Filmed at a converted warehouse on Brunswick Dock, Liverpool (on the waterfront). On the Waterfront had musical guests, cartoons, celebrity interviews and games just like every other Saturday morning show. However, the emphasis lay on sketch comedy, and instead of being broadcast live, it was recorded in bits and pieces the week before, with the bulk of it in front of a live studio audience on Friday night. The four leads and their fellow writers prided themselves on writing jokes they would laugh at themselves instead of writing down to children. There were spoofs galore even though most of the audience might have been too young to get all the references. These included 'The Professionals' trying to cope with everyday household tasks, 'Mission: A Bit Complicated', Run, Betty Run (a 1930's serial) and Very Good Car (Gerry Anderson's Supercar). These were accompanied by brand new characters, both one off and recurring, such as Mr. Cautious (Randle), Mr. Backingtrack (O'Connor), Norman & Norma Normal (Randle & Nolan). Dottie the Scottish headmistress (Copstick) and the Folkies who couldn't stop singing (all four). Special guests would often be interviewed by one of the hosts in character, and would also be asked to record jokes for inclusion in the Laugh-In style 'Joke-File' that would be interspersed with other quickies.

One inspired recurring routine featured Andrew and Terry both impersonating Griff Rhys Jones. As neither one of them could do Mel Smith (who usually did most of the talking in these head to head skits on Alas Smith and Jones) their routines never got very far. One time they decided they could do the Two Ronnies instead, and both ended up impersonating the current President Reagan. A spoof that definitely came out of the eighties was 'Latern Jaw', a spot on parody of Filmation's cheaply animated but wildly popular cartoons. The heroic Lantern Jaw and his crew often complained that they could do little more than move their mouths, and each adventure would end with them laughing at one of Bleep (the fuzzy and bouncy comic relief) awful puns. Not that the Waterfronters had anything against puns, mind you. Like all British comedy, On the Waterfront was filled to the brim with them. This was especially evident in the best remembered segment of the show, a re-dubbed version of the late sixties French serial 'The Flashing Blade'. Here all four of them handled multiple voices and managed to make the old series into a hilarious, surreal highlight each week.

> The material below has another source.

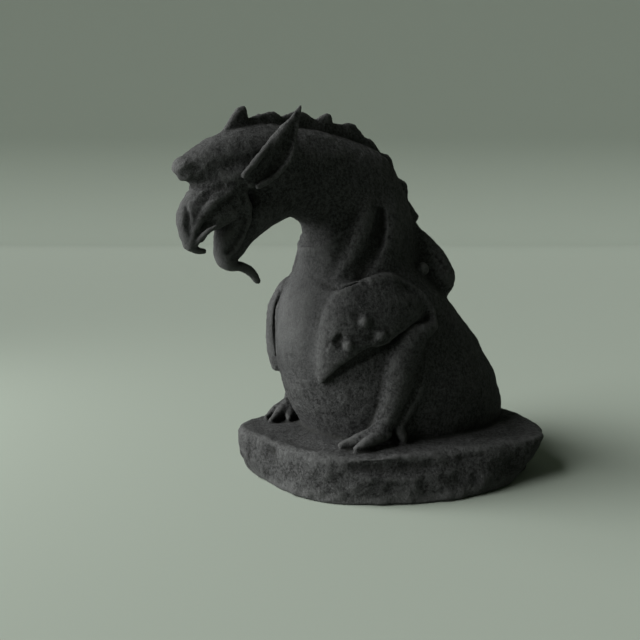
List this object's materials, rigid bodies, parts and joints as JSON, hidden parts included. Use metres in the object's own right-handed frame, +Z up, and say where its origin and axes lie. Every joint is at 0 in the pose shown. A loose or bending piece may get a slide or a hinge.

The second series in 1989 was just as much fun, with new additions such as a soap about two Northen families: "The Pink Clog", the Blockhead family, games of 'What's it for' and 'Through the sunroof' (Copstick's version of David Frost's Through the Keyhole) and another re-dubbed series called 'The Secret of Steel City'. However, this last one failed to live up to the Flashing Blade's standards. They tried to keep Flash in there as well, but unfortunately soon started to run out of jokes as well as film as they had already used all the good bits the first time around. This series also managed to have at least one Barry Manilow nose joke each week (some delivered by the man himself). During the series finale the cast seemed to be acknowledging that there wouldn't be a third series as they kept referring to it being 'the very last show' (even on The Flashing Blade). This show featured bloopers and highlights from the current season and ended with a sad rendition of Wax's "Wherever you are" which was fitting since Wax had written and performed the theme tune for the show.

Within a year, the BBC broadcast a compilation show called 'On the Waterfront Revisted' on weekday afternoons, which usually is the final nail into the proverbial coffin for children's programmes. These kind of clip-shows usually mean that there won't be any more new programmes produced, and indeed there weren't. The cast and crew did reunite once more to lend their voices to a special installment of The Flashing Blade for Red Nose Day in 1995, but by then a hardly any of the children in the audience remembered On The Waterfront (having been too young during the original broadcasts) and the effort fell flat. It's a shame the show couldn't have lasted a few more series. Andy, Kate, Bernie and Terry had so much more laughs left in them bursting to get out.